- Born: 1982 (age 43–44) Qamishli, Syria
- Other names: Yasin al-Suri
- Occupations: Facilitator and financier
- Organization: Al-Qaeda

= Ezedin Abdel Aziz Khalil =

Al-Qaeda terrorist

Ezedin Abdel Aziz Khalil (عز الدين عبد العزيز خليل; born 1982), also known as Yasin al-Suri (ياسين السوري), is allegedly a senior al-Qaeda facilitator and financier based in Iran, according to the U.S. government. He is in the $3 million reward category in the U.S. Rewards for Justice Program.

==Biography==
The U.S. State Department says that Khalil is a Syrian national, born in the city of Qamishli in 1982. He also has used other aliases such as Yaseen al-Suri, Izz al-Din Abd al-Farid Khalil and Zayn al-Abadin.

==Al-Qaeda activities==
The U.S. government first connected Khalil to al-Qaeda when it sanctioned him as the alleged leader of an al-Qaeda fundraising and logistics network in Iran on 28 July 2011. According to the U.S. Treasury Department, Khalil has lived and operated in Iran since 2005 under agreement between al-Qaeda and the Iranian government. In his role as al-Qaeda's representative in Iran, Khalil works with the organization's senior leaders to transfer money and recruits via Iranian territory to Pakistan and Afghanistan. Khalil reportedly tasks new operatives with delivering $10,000 to al-Qaeda's leadership in Pakistan. The al-Qaeda facilitator also allegedly works with the Iranian government to release al-Qaeda members from Iranian prisons and then facilitate their travel to Pakistan. The Wall Street Journal said that the U.S. government's announcement of the Iran-based al-Qaeda network was the first time the U.S. had "formally accused Iran of forging an alliance with al Qaeda."

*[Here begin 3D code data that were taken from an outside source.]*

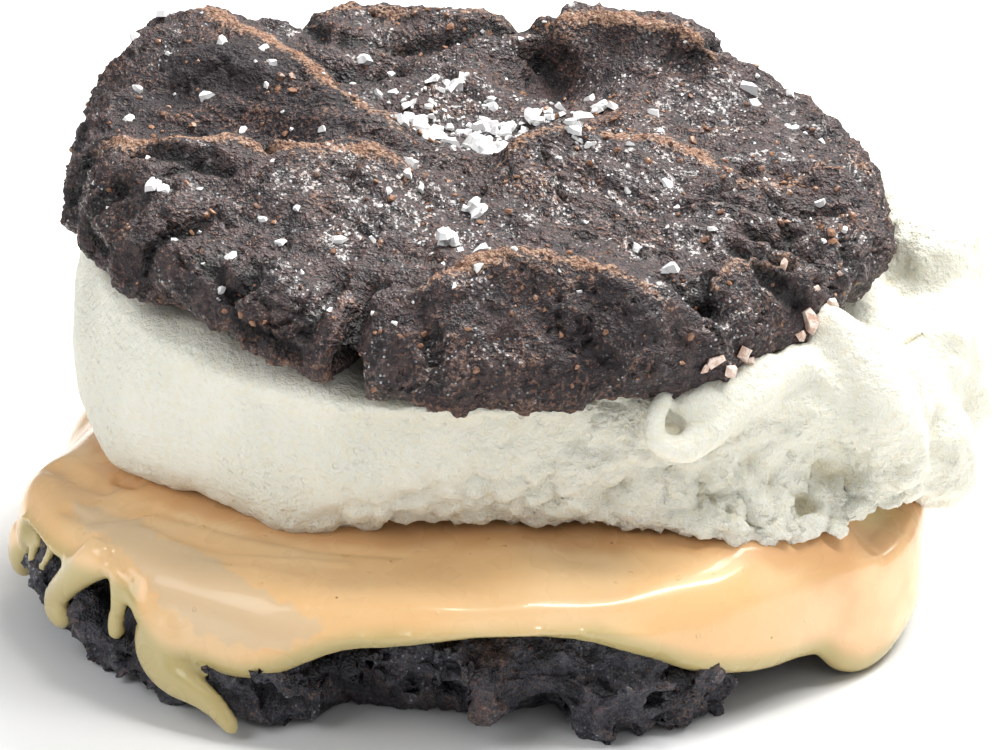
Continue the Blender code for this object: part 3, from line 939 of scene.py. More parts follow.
def insideCorners(points, corners):
    # which points lie inside an outline of corners
    inside = np.zeros(len(points), bool)
    for (x0, y0), (x1, y1) in zip(corners, corners[1:] + corners[:1]):
        crosses = (points[:, 1] > y0) != (points[:, 1] > y1)
        if y1 != y0:
            inside ^= crosses & (points[:, 0] < x0 + (points[:, 1] - y0) * (x1 - x0) / (y1 - y0))
    return inside


def makeSauce():
    part = sauce
    angle = columnAngles(part["columns"], 1.6)
    outer = around(part["outline"], angle)
    inner = outer - part["wrap"]
    under = baseCookie["thickness"] + 0.3
    level = under + part["thickness"]
    edge = around(part["edge"], angle)
    slump = humps(part["slump"], angle)
    foot = around(iceCream["radii"], angle, 1)
    sag = humps(iceCream["sag"], angle)
    flat = np.minimum(foot + 0.6 - 0.8 * np.minimum(2.0, sag), outer - 4.8 - slump)
    low = np.minimum(edge, under - 0.9)
    middle = 0.5 * (under + low)
    keys = [
        (10.0, under), (24.0, under), (inner - 3.0, under), (inner - 0.4, under - 0.4),
        (inner, middle), (inner + 0.35, low + 0.5), (0.5 * (inner + outer) - 0.1, edge - 0.1),
        (outer - 0.5, edge + 0.7), (outer, 0.5 * (under + edge) + 0.9),
        (outer - 0.35, under - 0.3 - 0.6 * slump), (outer - 1.8, under + 1.9 - slump),
        (0.5 * (outer - 1.8 + flat), level - 0.75 - 0.6 * slump - 0.15 * sag),
        (flat, level - 0.1 * slump), (22.0, level), (10.0, level),
    ]
    counts = (3, 4, 3, 3, 4, 4, 4, 5, 5, 5, 6, 6, 5, 4)
    piece = keyedBody("sauce", keys, counts, angle)
    extra = bmesh.new()
    for stops in part["strings"]:
        addString(extra, stops, 0.62)
    piece = fuse(piece, extra, part["voxel"], part["smoothing"])
    mesh = piece.data
    points = readPoints(mesh)
    normals = readPoints(mesh, "normal")
    # irons out the faint steps that joining leaves on the flat stretches
    dip = hollowness(mesh, part["ironing"])
    points += normals * (dip * smoothStep(0.14, 0.05, np.abs(dip)))[:, None]
    reach, bearing = polar(points)
    upper = smoothStep(0.1, 0.5, normals[:, 2])
    points += normals * (0.10 * waves(points, 12.0, 41))[:, None]
    for path, width, height in part["wrinkles"]:
        away = lineDistance(points[:, :2], path)
        points += normals * (bell(away, width) * height * upper)[:, None]
    rolled = points[:, 2] + np.maximum(0.0, 45.5 - reach) * upper
    chart = np.stack([bearing * part["perDegree"] + 0.25 * waves(points, 2.6, 43),
                      rolled + 0.25 * waves(points, 2.0, 44)], axis=1)
    corners = [(angleAt * part["perDegree"], height) for angleAt, height in part["skin"]]
    away = lineDistance(chart, corners + corners[:1])
    skin = np.where(insideCorners(chart, corners), away, -away)
    shown = (normals[:, 2] > -0.3) & (reach > 36.0)
    points += normals * (smoothStep(-0.15, 0.35, skin) * shown * 0.16)[:, None]
    writePoints(mesh, points)
    localEdge = around(part["edge"], bearing)
    # olive tint towards the sauce's lower edge
    hem = smoothStep(4.0, 0.3, points[:, 2] - np.minimum(localEdge, 10.5)) * smoothStep(40.0, 43.0, reach)
    # painted shade: the shadowed dip near the top at -28 degrees is darkened with the same olive tint
    dipShade = 0.75 * hump(turnFrom(bearing, -28.0), 12.0) * smoothStep(10.5, 14.0, points[:, 2])
    writeLayer(mesh, "hem", np.maximum(hem, dipShade))
    # painted reflection: this layer marks the pale patch where a large light's reflection is painted
    writeLayer(mesh, "skin", smoothStep(-0.2, 0.2, skin) * shown)
    writeLayer(mesh, "brim", smoothStep(6.0, 0.3, reach - around(iceCream["radii"], bearing, 1)))
    return piece


sauceLook = {
    "body": (0.83, 0.525, 0.25),
    "light": (0.83, 0.57, 0.305),
    "darkerNearIce": (0.66, 0.36, 0.16),
    # pale colour of the painted reflection
    "skin": (0.69, 0.515, 0.32),
    # olive towards the lower edge, also used as painted shade in the dip at -28 degrees
    "hem": (0.45, 0.385, 0.16),
    "speck": (0.16, 0.07, 0.03),
}


def sauceMaterial():
    look = sauceLook
    material, maker, shader, place = startMaterial(
        "caramelSauce", Roughness=0.24, IOR=1.45, Coat_Weight=0.4, Coat_Roughness=0.07,
        Subsurface_Weight=0.12, Subsurface_Radius=(0.005, 0.003, 0.0014), Subsurface_Scale=0.5)
    drift = maker.noise(place, 13.0, 1.0)
    ripple = maker.noise(place, 3.4, 1.0)
    dots, dotTone = maker.tonedCells(place, 1.5)
    brim = maker.layer("brim")
    hem = maker.layer("hem")
    skin = maker.layer("skin")
    base = maker.mix(maker.step(drift, 0.42, 0.62), look["body"], look["light"])
    # darker towards the ice cream's foot
    base = maker.mix(maker.step(brim + (ripple - 0.5) * 0.7, 0.25, 1.0, 0.0, 0.85), base, look["darkerNearIce"])
    # painted reflection: the pale patch's colour stands in for a large light's reflection
    base = maker.mix(skin * 0.8, base, look["skin"])
    # olive towards the lower edge, and painted shade in the dip at -28 degrees
    base = maker.mix(maker.step(hem, 0.15, 0.95, 0.0, 0.85), base, look["hem"])
    dark = maker.step(dotTone, 0.965, 0.97) * maker.step(dots, 0.11, 0.08)
    base = maker.mix(dark * 0.7, base, look["speck"])
    maker.feed(shader.inputs["Base Color"], base)
    maker.feed(shader.inputs["Roughness"], 0.20 + 0.16 * ripple + 0.1 * skin)
    bubbles = maker.step(dotTone, 0.30, 0.28) * maker.step(dots, 0.2, 0.08) * maker.step(ripple, 0.52, 0.60)
    addBump(maker, shader, ripple * 0.3 + bubbles * 0.6, 0.28, 0.6)
    return material


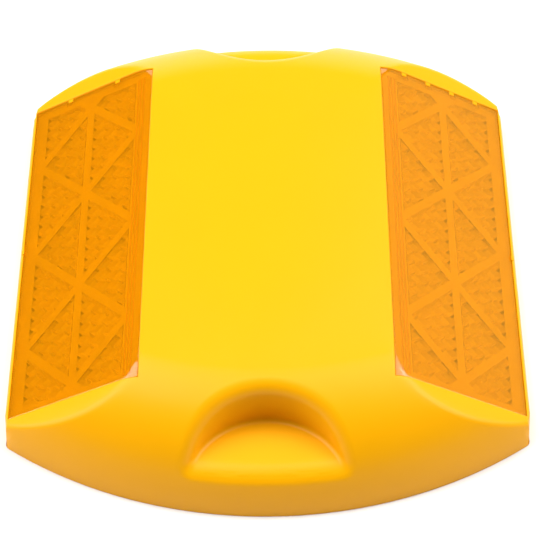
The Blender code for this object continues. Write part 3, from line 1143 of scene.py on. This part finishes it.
def make_camera():
    """A long lens looking down the Y axis from 51 degrees above the road."""
    level = math.cos(CAMERA_ELEVATION)
    back = Vector((
        math.sin(CAMERA_AZIMUTH) * level, -math.cos(CAMERA_AZIMUTH) * level, math.sin(CAMERA_ELEVATION)))
    data = bpy.data.cameras.new("camera")
    data.sensor_width = CAMERA_SENSOR
    data.lens = CAMERA_LENS
    data.clip_start, data.clip_end = 0.01, 20.0
    camera = bpy.data.objects.new("camera", data)
    bpy.context.scene.collection.objects.link(camera)
    turn = (-back).to_track_quat("-Z", "Y").to_matrix() @ Matrix.Rotation(CAMERA_ROLL, 3, "Z")
    camera.matrix_world = Matrix.Translation(CAMERA_TARGET + back * CAMERA_DISTANCE) @ turn.to_4x4()
    bpy.context.scene.camera = camera
    bpy.context.scene.view_settings.view_transform = "Standard"


class MARKER_PT_panel(bpy.types.Panel):
    """The steps that build the marker and its studio"""

    bl_label = "Pavement Marker"
    bl_idname = "MARKER_PT_panel"
    bl_space_type = "VIEW_3D"
    bl_region_type = "UI"
    bl_category = "Marker"

    def draw(self, context):
        for operator in (MARKER_OT_shell, MARKER_OT_lenses, MARKER_OT_filling, MARKER_OT_stage):
            self.layout.operator(operator.bl_idname)


CLASSES = (
    MarkerForm, MarkerPrisms, MarkerColours, MARKER_OT_shell, MARKER_OT_lenses, MARKER_OT_filling,
    MARKER_OT_stage, MARKER_PT_panel)


def register():
    """Add the settings, the operators and the panel to Blender."""
    for item in CLASSES:
        bpy.utils.register_class(item)
    bpy.types.Scene.marker_form = PointerProperty(type=MarkerForm)
    bpy.types.Scene.marker_prisms = PointerProperty(type=MarkerPrisms)
    bpy.types.Scene.marker_colours = PointerProperty(type=MarkerColours)


def unregister():
    """Take them out again."""
    del bpy.types.Scene.marker_colours
    del bpy.types.Scene.marker_prisms
    del bpy.types.Scene.marker_form
    for item in reversed(CLASSES):
        bpy.utils.unregister_class(item)


def main():
    """Build every piece and the studio."""
    register()
    bpy.ops.marker.shell()
    bpy.ops.marker.lenses()
    bpy.ops.marker.filling()
    bpy.ops.marker.stage()


if __name__ == "__main__":
    main()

On 22 December 2011, the U.S. State Department further announced that as part of its Rewards for Justice Program, it was offering up to a $10 million reward for information on the location of Khalil. It also marked the first time that Rewards for Justice offered a reward for information leading to a terrorist financier. At the briefing announcing the reward for information leading to Khalil, Robert Hartung, Assistant Director for the Threat Investigations and Analysis of the Bureau of Diplomatic Security, stated, "As a key fundraiser for the al-Qaida [sic] terrorist network, he is a continuing danger to the interest of the United States, to its facility, and its citizens. Locating al-Suri and shutting down his operations would eliminate a significant financial resource for al-Qaida."

The Iranian government has rejected as "completely baseless" the charges that Khalil is present in Iran and operating within the country.